His unsuccessful appeal to the U.S. Tax Court, for example, lasted nearly 20 years. Other federal courts, including a Manhattan judge who signed a tax judgment against him in 1988, have reviewed Freidus' case and ordered him to pay up. But the government has yet to collect.
Freidus declined to be interviewed. "I have nothing to say about it," he said. But the picture he has painted in court papers is of a long-suffering "Everyman," abused and broken by a revenue-hungry bureaucracy. In his unsuccessful court appeals, Freidus claimed he lost his fortune long ago.
"This constant harassment by the United States Attorney's Office is absolutely unnecessary and uncalled for, especially in light of the fact that they know as much or more about me than I can remember," Freidus wrote to the court in 1989.
According to Freidus, everything is in his second wife's name. Last year, he even got a court-appointed Legal Aid attorney to help in his tax battle.
When his tax troubles began, Freidus was a young man who, by age 30, had amassed a $15 million fortune as a real-estate and machinery tycoon during World War II. Now 76, Freidus lives with his second wife in a mansion on a wooded 18-acre estate, and they travel frequently across the globe.
Unconvinced by Freidus' claim that he's a pauper, authorities are seeking access to the financial records of Freidus' second wife in a search for what he may still own. "We're trying to come up with what assets he has that we can still collect from," says Assistant U.S. Attorney Steven Bennett, the latest in a legion of government attorneys assigned to the case. "But I don't know why the case has taken this long."
When Freidus first ran afoul of the IRS, he was a young college graduate, living in Brooklyn with his wife and three children, who had hit it big in machinery and real estate. Suddenly, the press discovered this "spectacularly modest new millionaire," as The New York Herald Tribune called him, and profiled Freidus as if he were a character right out of a Horatio Alger novel. The publicity caught the attention of the IRS, which reviewed Freidus' tax returns and discovered he had been evading taxes.
Once discovered, his tax troubles quickly mounted. In 1949, federal authorities charged Freidus with evading more than $200,000 in income taxes for the years 1942 and 1943. Eventually, Freidus was convicted and given a four-year prison sentence and $10,000 fine. He spent about three years in federal prison on that charge.
While Freidus was in prison, the government placed liens on his property and set up court-approved escrow accounts to receive the profits from his businesses until his unpaid tax bills were satisfied.
But Freidus devised "an elaborate scheme" which, according to government court papers, funneled millions of dollars from his real estate and other businesses to another corporation he controlled.
This diverted money was not reported as income on Freidus' tax returns, according to the government, and instead was used to pay personal expenses, including life-insurance premiums, and the costs of running a horse-breeding farm. This scheme was carried out for the next 13 years, according to federal officials, including the three years that Freidus spent in federal prison.

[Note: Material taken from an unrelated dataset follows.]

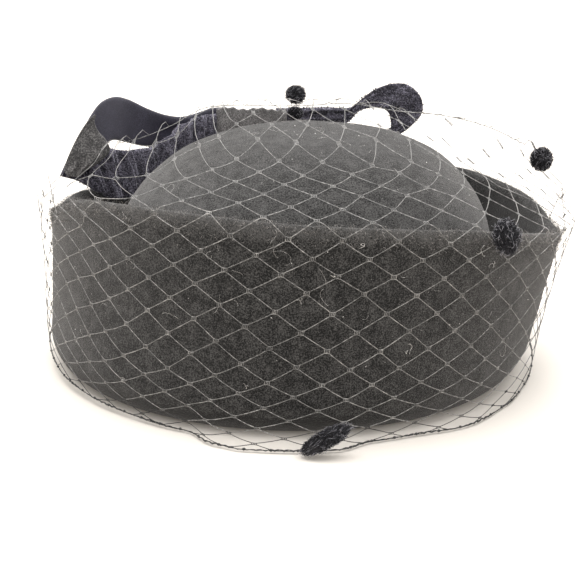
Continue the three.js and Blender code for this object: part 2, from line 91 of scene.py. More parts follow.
# Rim: azimuth in degrees with 0 in front, height
RIM_HEIGHT = (
    (-180, 67), (-165, 64), (-150, 62), (-135, 63), (-120, 67), (-105, 70.5), (-92, 68), (-80, 73),
    (-70, 80), (-60, 88), (-45, 92), (-30, 94), (-15, 93.5), (0, 92.5), (15, 91), (30, 88.5), (45, 83),
    (60, 77), (75, 70.5), (90, 66), (105, 71), (120, 73.5), (135, 76), (150, 75), (165, 71), (180, 67),
)
RIM_SMOOTHING = 4  # degrees

# Dents of the crown: azimuth, height, spread in degrees, reach in millimetres, depth
DENTS = (
    (112, 92, 24, 18, 3.2),
    (-52, 96, 20, 16, 1.6),
    (20, 84, 26, 14, 1.4),
)

# Slow waves of the felt: waves round the hat, depth, turn in front, turn for each millimetre of height
SLOW_WAVES = (
    (2, 0.7, 0.6, 0.0),
    (5, 0.45, 0.0, 1 / 23),
)
WAVES_FROM = 12.0  # height at which they set in
WAVES_FULL = 45.0

# Small lumps of the felt: size, depth, seed
CROWN_LUMPS = ((14, 0.35, 3.1), (4.5, 0.1, 8.4))
CUFF_LUMPS = ((16, 0.45, 1.7), (5, 0.12, 6.2))
CROWN_EVEN_FOOT = (1, 10)  # heights between which the lumps grow
CUFF_EVEN_FOOT = (3, 14)


def smooth(t):
    t = np.clip(t, 0, 1)
    return t * t * (3 - 2 * t)


def rise_between(value, low, high):
    return smooth((np.asarray(value, float) - low) / (high - low))


def smoothed_rim():
    """The rim's height for each whole degree, with its table's corners eased."""
    angles, heights = np.array(RIM_HEIGHT, float).T
    degrees = np.arange(-180, 180)
    plain = np.interp(degrees, angles, heights)
    reach = 3 * RIM_SMOOTHING
    window = np.exp(-0.5 * (np.arange(-reach, reach + 1) / RIM_SMOOTHING) ** 2)
    wrapped = np.concatenate([plain[-reach:], plain, plain[:reach]])
    eased = np.convolve(wrapped, window / window.sum(), mode="valid")
    return np.append(degrees, 180), np.append(eased, eased[0])


RIM_DEGREES, RIM_EASED = smoothed_rim()


def rim_height(azimuth):
    return np.interp((np.asarray(azimuth, float) + 180) % 360 - 180, RIM_DEGREES, RIM_EASED)


def felt_point(azimuth, radius, height):
    a = np.radians(azimuth)
    x = radius * np.sin(a) + LEAN * height
    y = -radius * np.cos(a) * LENGTH_RATIO
    return np.stack(np.broadcast_arrays(x, y, height), axis=-1)


def crown_radius(height, inset=0.0):
    share = np.clip(np.asarray(height, float) / (CROWN_HEIGHT - inset), 0, 1)
    side = 1 - share ** CROWN_ROUND_TOP
    return (CROWN_HALF_WIDTH - inset) * side ** (1 / CROWN_ROUND_SIDE)


def dent_depth(azimuth, height):
    depth = 0.0
    for at, up, spread, reach, deep in DENTS:
        depth = depth + deep * np.exp(-((azimuth - at) / spread) ** 2 - ((height - up) / reach) ** 2)
    return depth


def unevenness(azimuth, height):
    a = np.radians(azimuth)
    slow = sum(depth * np.sin(waves * a + turn + rise * height) for waves, depth, turn, rise in SLOW_WAVES)
    return rise_between(height, WAVES_FROM, WAVES_FULL) * slow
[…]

In August 1989, Freidus gave a sworn deposition that contained mostly vague recollections or outright claims of forgetfulness. In 97 pages of testimony, Freidus said he "can't recall" 73 times to the government's questions, and claimed "I don't know" another 34 times.
Freidus did say he works as an adviser to his second wife, Ella, but that she handles all of their finances. According to court records, Ella Freidus is an investor in land, art and horses.
"To a great extent, she supports me," Freidus testified. "I live in her house. I don't recall, maybe she paid me."
In the past two years, the government has been involved in a protracted effort to review Ella Freidus' records. Her attorney has provided some boxes of records, but not the crucial ones that federal officials want to see. "They're still holding on to 50 to 100 additional documents that they claim are privileged," says federal attorney Steve Bennett.